The painting shows an austere tower in the background and a heavily decorated, baroque-style roof decoration in the foreground.

Looking at one section of the building and then the other "is like you are moving in time," Press said in an interview. The Columbia resident enjoys exploring how many factors, such as the movement of the viewer or the changing light or the passage of time, also make people see the scene differently.

"I like the idea of involving the viewer by having things a little off," she said.

Press, 59, said she loves architecture. Her paintings of houses in an Italian countryside hang along a white wall in her high-ceilinged living room, which has large windows at either end. Other rooms are also adorned with her paintings, in which buildings and cities are a common theme. Press said she enjoys the history and different styles of buildings, the geometric structure they lend to a painting and the contrast of shadows and light.

Travel is an important part of Press' artistic inspiration. She has gone to France, Italy and Spain, as well as Mexico and the U.S. Southwest to seek out subjects. Recently, though, she has discovered the scenery at nearby Lake Elkhorn.

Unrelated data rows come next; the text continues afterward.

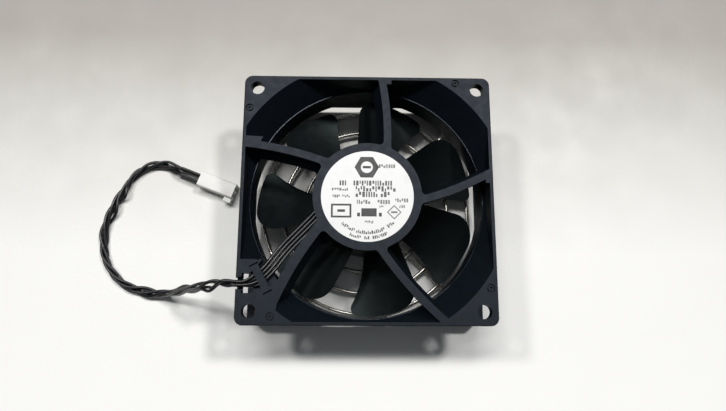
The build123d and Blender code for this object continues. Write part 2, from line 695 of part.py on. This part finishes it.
with BuildPart() as connector_housing:
    # the body, and the latch ramp on one side
    with BuildSketch(connector_plane):
        RectangleRounded(connector_width, connector_height, 0.5)
    extrude(amount=connector_length)
    with BuildSketch(connector_plane.offset(connector_length - latch_length)):
        with Locations((-connector_width / 2 - latch_height / 2 + 0.2, 0)):
            Rectangle(latch_height + 0.4, 2.6)
    extrude(amount=latch_length)
    # four wire entries in the back
    with BuildSketch(connector_plane):
        with GridLocations(terminal_pitch, terminal_pitch, 2, 2):
            Rectangle(entry_size, entry_size)
    extrude(amount=entry_depth, mode=Mode.SUBTRACT)
    # four square cavities in the front
    with BuildSketch(connector_plane.offset(connector_length - cavity_depth)):
        with GridLocations(terminal_pitch, terminal_pitch, 2, 2):
            Rectangle(cavity_size, cavity_size)
    extrude(amount=cavity_depth, mode=Mode.SUBTRACT)
save(connector_housing, "connector_housing")

terminal_gap = 0.15
with BuildPart() as connector_terminals:
    with BuildSketch(connector_plane.offset(connector_length - cavity_depth)):
        with GridLocations(terminal_pitch, terminal_pitch, 2, 2):
            Rectangle(cavity_size - terminal_gap, cavity_size - terminal_gap)
            Rectangle(0.7, 0.7, mode=Mode.SUBTRACT)
    extrude(amount=cavity_depth - 0.8)
save(connector_terminals, "connector_terminals")
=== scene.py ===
"""Looks for the case fan: camera, light, table, twisted cord, label print and materials."""
import math
import random

import bpy
from mathutils import Matrix, Vector


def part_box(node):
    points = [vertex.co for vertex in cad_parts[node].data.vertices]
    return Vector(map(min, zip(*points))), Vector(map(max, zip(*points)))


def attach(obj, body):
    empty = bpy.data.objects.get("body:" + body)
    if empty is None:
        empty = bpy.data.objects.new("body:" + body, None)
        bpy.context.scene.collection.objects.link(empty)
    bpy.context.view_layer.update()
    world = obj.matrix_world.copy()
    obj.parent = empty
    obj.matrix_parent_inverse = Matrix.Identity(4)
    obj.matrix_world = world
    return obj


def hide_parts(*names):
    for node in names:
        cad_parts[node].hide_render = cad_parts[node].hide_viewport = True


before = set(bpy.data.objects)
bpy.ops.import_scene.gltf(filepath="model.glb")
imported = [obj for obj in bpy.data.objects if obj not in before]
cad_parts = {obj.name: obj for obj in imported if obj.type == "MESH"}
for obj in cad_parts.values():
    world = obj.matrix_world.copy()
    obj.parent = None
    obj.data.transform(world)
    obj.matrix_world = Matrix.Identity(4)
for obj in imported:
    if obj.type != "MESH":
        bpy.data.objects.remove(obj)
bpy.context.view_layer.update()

MM = 0.001
random.seed(7)


# ---------------------------------------------------------------- camera
CAMERA_PLACE = Vector((-5.0, -37.57, 199.26)) * MM
CAMERA_LOOK = Vector((0.0208, 0.1979, -0.98))
CAMERA_UP = Vector((-0.0076, 0.9802, 0.1978))
SENSOR_WIDTH = 36.0                  # millimetres, as the focal length is
FOCAL_LENGTH = 27.56
NEAREST, FARTHEST = 0.01, 20.0


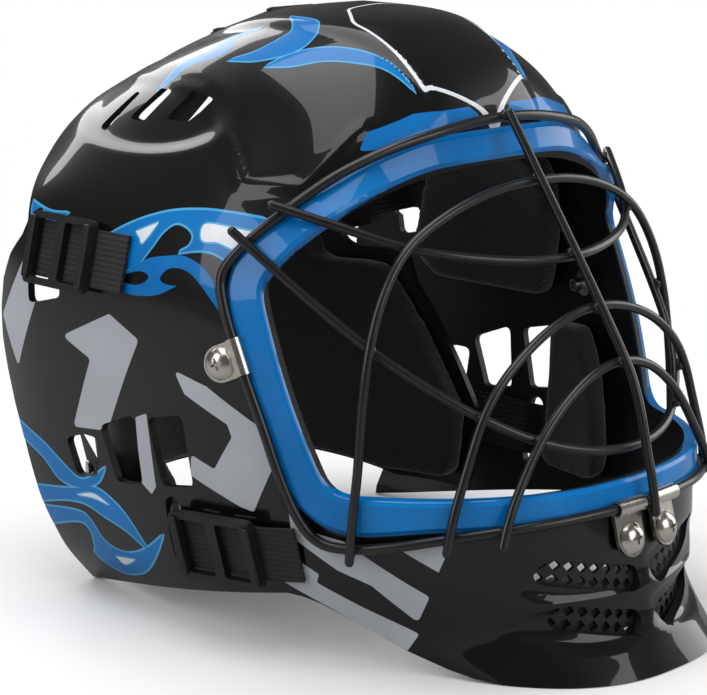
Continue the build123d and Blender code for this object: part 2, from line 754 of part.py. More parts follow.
upper = side_strap(upper_web_z, upper_lean, upper_buckle_y, upper_tail_y, upper_slot_y, upper_web_gap,
                   upper_rivet_angle)
lower = side_strap(lower_web_z, lower_lean, lower_buckle_y, lower_tail_y, lower_slot_y, lower_web_gap,
                   lower_rivet_angle)
rivets = []
holes = []
for name, (plane, route, slope), z, lean, y, gap, angle in (
        ("upper", upper, upper_web_z, upper_lean, upper_buckle_y, upper_web_gap, upper_rivet_angle),
        ("lower", lower, lower_web_z, lower_lean, lower_buckle_y, lower_web_gap, lower_rivet_angle)):
    print(name, "web route", [tuple(round(v, 1) for v in plane.from_local_coords((u, v, 0))) for u, v in route])
    spot = rivet_plane(angle, -wall_x(y, z), z, lean)
    rivets += both_sides(rivet(spot))
    holes += both_sides(rivet_hole(spot))
    with BuildPart() as strap:
        add(web(plane, route))
        add(rivet_hole(spot), mode=Mode.SUBTRACT)
    right, left = both_sides(strap.part)
    save(right, f"{name}_strap_right")
    save(left, f"{name}_strap_left")
    along = (plane.y_dir + plane.x_dir * slope).normalized()
    seat_point = plane.from_local_coords((-(gap + web_thick + web_gap), y, 0))
    seat_plane = Plane(origin=seat_point, x_dir=along, z_dir=plane.z_dir.cross(along))
    print(name, "buckle slides along", tuple(round(v, 4) for v in along), "outward",
          tuple(round(v, 3) for v in seat_plane.z_dir), "at", tuple(round(v, 2) for v in seat_point))
    placed = seat_plane.location * buckle()
    right, left = both_sides(placed)
    save(right, f"{name}_buckle_right")
    save(left, f"{name}_buckle_left")


def crown_z(y):
    """Height of the shell's outside on the middle line behind the crown's top."""
    rows = [station_sizes(row, 0) for row in stations]
    low, high = next(pair for pair in zip(rows, rows[1:]) if pair[0][4] >= y >= pair[1][4]
                     and pair[0][0] > shell_height / 2)
    return low[0] + (high[0] - low[0]) * (low[4] - y) / (low[4] - high[4])


top_slope = (crown_z(top_buckle_y + 6) - crown_z(top_buckle_y - 6)) / 12
top_out = 1.5 + web_out
knee_y = top_buckle_y - buckle_length / 2 - 3
top_base = crown_z(top_buckle_y) + top_out
inside_y = top_slot_y + slot_run
on_plate = plate_standoff + web_thick / 2
top_end_z = top_rivet_z - 9
top_route = [(top_tail_y, crown_z(top_tail_y) + top_out), (knee_y, top_base + top_slope * (knee_y - top_buckle_y)),
             (top_slot_y - slot_run, top_base + top_slope * (top_slot_y - slot_run - top_buckle_y)),
             (inside_y, crown_z(inside_y) - shell_wall - web_out - 2)]
top_route += [(plate_centre[1] + plate_radius_at(z) + on_plate, z)
              for z in (plate_top_z + 6, top_rivet_z + 9, top_end_z)]
print("top web route", [tuple(round(v, 1) for v in point) for point in top_route])
top_spot = Plane(origin=(0, plate_centre[1] + plate_radius_at(top_rivet_z) + plate_standoff
                         + web_thick + web_gap, top_rivet_z), z_dir=(0, 1, 0))
with BuildPart() as top_strap:
    add(web(Plane.YZ, top_route))
    add(rivet_hole(top_spot), mode=Mode.SUBTRACT)
save(top_strap.part, "top_strap")
along = Vector(0, 1, top_slope).normalized()
top_seat = Plane(origin=(0, top_buckle_y, top_base + web_thick / 2 + web_gap), x_dir=along,
                 z_dir=Vector(1, 0, 0).cross(along))
save(top_seat.location * buckle(), "top_buckle")
print("top buckle slides along", tuple(round(v, 4) for v in along), "outward", top_seat.z_dir)
rivets.append(rivet(top_spot))
holes.append(rivet_hole(top_spot))
group(rivets, "plate_rivets")

with BuildPart() as drilled_plate:
    add(back_plate.part)
    for hole in holes:
        add(hole, mode=Mode.SUBTRACT)
save(drilled_plate.part, "back_plate")
save(back_pad.part, "back_pad")
print("origin is", middle_y, "behind the drawing's zero")
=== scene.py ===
# %% [markdown]
# # A strapped goalie mask
# A moulded shell with a face port, a welded wire cage clipped over it, and a padded back plate on
# five webbing straps. The moving frame comes from the CAD model; this notebook adds the looks.
# We start by loading that frame and noting its box, because the shell's width and the drawing's zero are
# taken from it.

# %% Load the frame
import bpy
import bmesh
import numpy as np
from math import cos, sin, tan, pi, radians
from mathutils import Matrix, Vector
from mathutils.bvhtree import BVHTree


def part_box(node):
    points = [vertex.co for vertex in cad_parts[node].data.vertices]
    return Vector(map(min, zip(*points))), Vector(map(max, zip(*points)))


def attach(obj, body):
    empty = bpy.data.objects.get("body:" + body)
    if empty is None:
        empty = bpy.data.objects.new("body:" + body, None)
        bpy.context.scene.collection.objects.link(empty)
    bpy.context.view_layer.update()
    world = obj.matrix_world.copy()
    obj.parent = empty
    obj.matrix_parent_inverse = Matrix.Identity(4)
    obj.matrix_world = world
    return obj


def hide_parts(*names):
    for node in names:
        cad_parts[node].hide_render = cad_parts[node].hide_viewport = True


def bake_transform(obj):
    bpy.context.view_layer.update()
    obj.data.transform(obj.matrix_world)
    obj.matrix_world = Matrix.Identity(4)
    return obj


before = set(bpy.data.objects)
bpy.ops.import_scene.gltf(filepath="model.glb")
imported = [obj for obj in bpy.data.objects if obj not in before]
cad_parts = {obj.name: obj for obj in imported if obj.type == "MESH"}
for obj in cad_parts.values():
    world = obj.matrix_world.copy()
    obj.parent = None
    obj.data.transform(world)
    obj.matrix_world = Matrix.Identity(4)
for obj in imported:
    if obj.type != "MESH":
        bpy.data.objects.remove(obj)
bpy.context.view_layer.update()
MM = 0.001
shell_low, shell_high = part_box("shell")
shell_length = 300 * MM                       # unit of the front and rear shares below
shell_width = shell_high.x - shell_low.x
shell_height = 253 * MM
shell_wall = 3.5 * MM
rim_front = 122.3 * MM                        # how far the cage rim reaches before the drawing's zero
zero_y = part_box("cage_rim")[0].y + rim_front  # the drawing's zero, as a place in this frame
print("shell is", round(shell_width, 3), "wide; drawing zero at y", round(zero_y, 4))


def place(x, y, z):
    """A place in this frame from millimetres in the mask's drawing."""
    return Vector((x * MM, y * MM + zero_y, z * MM))


# %% [markdown]
# ## A small language for shaders
# Node trees are hard to read when every Math node is made by hand. A wrapped socket with + and *
# lets us write a finish the way we would say it, and one method makes any other node.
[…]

It is not only the views, but the "heightened awareness" of travel that make it a compelling experience, Press said. She likes to travel with a small watercolor set or with a sketchpad. That way she can capture her vision of a scene and not just the single perspective of a photograph.

"I was taken watching her in France and Spain," said Rebecca Bradford, director of Columbia Arts Center, who accompanied Press and other artists on two sister-city exchange trips. "It's like she captures the atmosphere, the essence of the life of a place, not in exact detail but with colors and the scenery she chooses to paint."

Press created a number of watercolors and sketches while in France for the exhibition last month. She said it was "thrilling and humbling" to be considered among the best painters in the world. The salon was established in 1667 under Louis XIV, and over the centuries has included the work of Cezanne, Manet, Degas and Delacroix.

The experience led to an invitation from a French gallery to discuss a future show there.

"Impressionism, Italian Renaissance painting and abstract expressionism are the three big influences" in her work, Press said.

She enjoyed the work of Impressionists while she attended the High School of Music and Art in Manhattan, N.Y., often meeting friends at the Museum of Modern Art.

She attended Cornell University to study biochemistry, but switched her major to agricultural journalism. That allowed her to take numerous classes in the art department. By graduation, she realized her skills were best-suited to visual art. So, she pursued a master's degree in fine arts at Columbia University in New York, where she focused on abstract expressionism - popular in that city at the time.

It was after she moved to Maryland in 1970 with her husband that she began to move to more representational painting.

In addition to raising two sons, she took classes in drawing and painting at Maryland Institute College of Art, focusing on "the basic realistic courses I felt I had lacked in my own education," she said.

Nature gives her something to react to, Press said. By painting from reality, she said, "I'm constantly being challenged."

"My favorite thing in the world is to be outside, painting," she said.

Painting became her career "because it was the only thing I was good at," Press said. "Now it is who I am. I am not happy if I'm not painting. It's a real need, like food."

Press shares her love of art by teaching at Howard Community College. She used to teach painting and drawing but found "it was too difficult to put on different hats" and to switch from teacher to artist.

However, for more than 20 years she has taught a class called "Art Museum Resources," which takes students to area museums to view exhibits and hear lectures about the works. "It is an eclectic art history class," Press said.